Second, his critique frames my point as if I were suggesting that Noah was saved before faith or that God accepted him “without regard to his character.” That is not what I wrote. What I argued is exactly what the text itself highlights: before God ever gave Noah a command, before a boat existed, before the first board was cut, God initiated the relationship. “But Noah found favor in the eyes of the Lord” (Gen. 6:8). Grace begins the story. Noah’s righteousness, faith, obedience, and perseverance follow. This does not teach unconditional election; it teaches what the rest of Scripture consistently affirms—that God moves first in mercy, and human response follows.
Third, he raises a technical argument about Hebrew word order. While I appreciate his concern, my point does not rest on an English paraphrase, nor does it depend on reversing subjects and objects. The narrative emphasis remains unchanged: v.8 signals divine favor; v.9–12 unpacks Noah’s character and God’s assessment of the world. I’m not arguing Hebrew grammar—I’m pointing to the theological intent. He may disagree with that reading, but it is not a “Calvinist” reading.
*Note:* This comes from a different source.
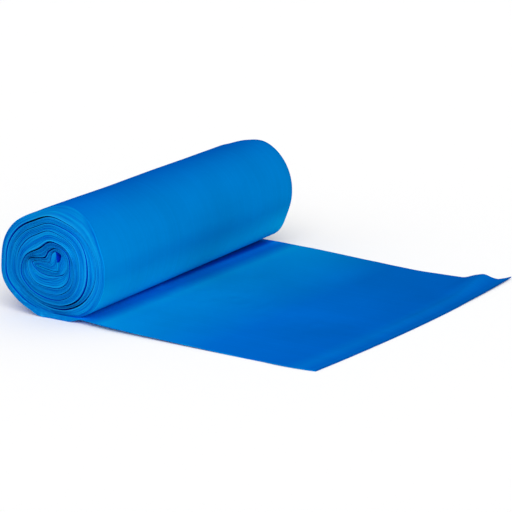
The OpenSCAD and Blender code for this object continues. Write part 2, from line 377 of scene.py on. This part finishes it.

It is the same grace-first pattern embedded throughout Scripture—whether in Israel’s deliverance (Ex. 19:4), in Jesus' calling disciples before they understood Him, or in Paul’s affirmation that God “demonstrates His love toward us in that while we were still sinners, Christ died for us.”
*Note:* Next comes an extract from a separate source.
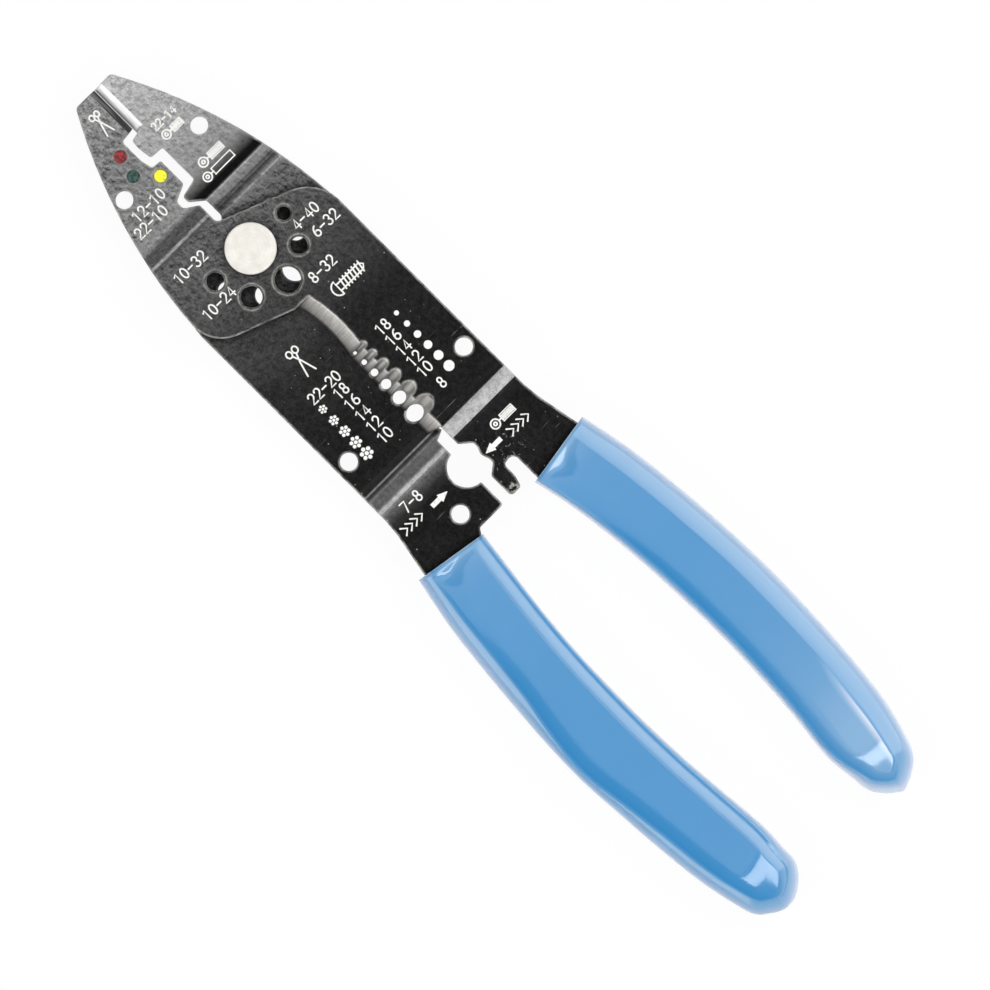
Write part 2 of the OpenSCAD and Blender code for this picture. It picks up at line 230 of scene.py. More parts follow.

Fourth, he suggests that my view implies Noah’s later sin was automatically forgiven or that repentance is unnecessary. Again, this misrepresents what I believe and what I teach. I affirm exactly what Scripture does: sin separates; repentance matters; forgiveness is conditional. Nothing I wrote denies that.
Fifth, he expresses concern that my emphasis on grace “leads to” broader doctrinal errors. I understand that fear. But I would ask readers to judge my teaching by what I have actually written over the years—not by assumptions about where they think it might lead. I’ve spent three decades preaching repentance, baptism, holiness, and faithful obedience. I stand exactly where I have always stood: salvation is by grace, through faith, expressed in obedient trust. God initiates; we respond. That is not Calvinism—that is the Bible.
Finally,
Since he accused me of plagiarism with Clay Gentry's article, let me clarify what actually happened. Clay Gentry shared his article with me several days before I wrote mine. I appreciated his reflections. Then, over the weekend of November 7–9, I came across a sentence in a Rubel Shelly book—“deliverance comes before discipleship.” That line sent me into deeper reflection on how often Scripture follows that pattern: the Exodus, David’s covenant, Jesus calling the disciples, and more. I decided to write a series of articles on this.
As those examples began forming in my mind, I remembered Clay’s article. His piece helped spark my thinking, but the article I eventually published grew out of my own study and conclusions. And importantly, I did cite Clay directly and even linked his article in my post. That is the opposite of plagiarism.
Plagiarism is copying someone’s work or ideas without attribution. In this case, the attribution was explicit. My article stands on my own reasoning and wording, shaped—as all writing is—by the work of others I openly acknowledge.
I appreciate the dialogue. My hope is simply that our conversations remain rooted in Scripture, marked by fairness, and carried out in love.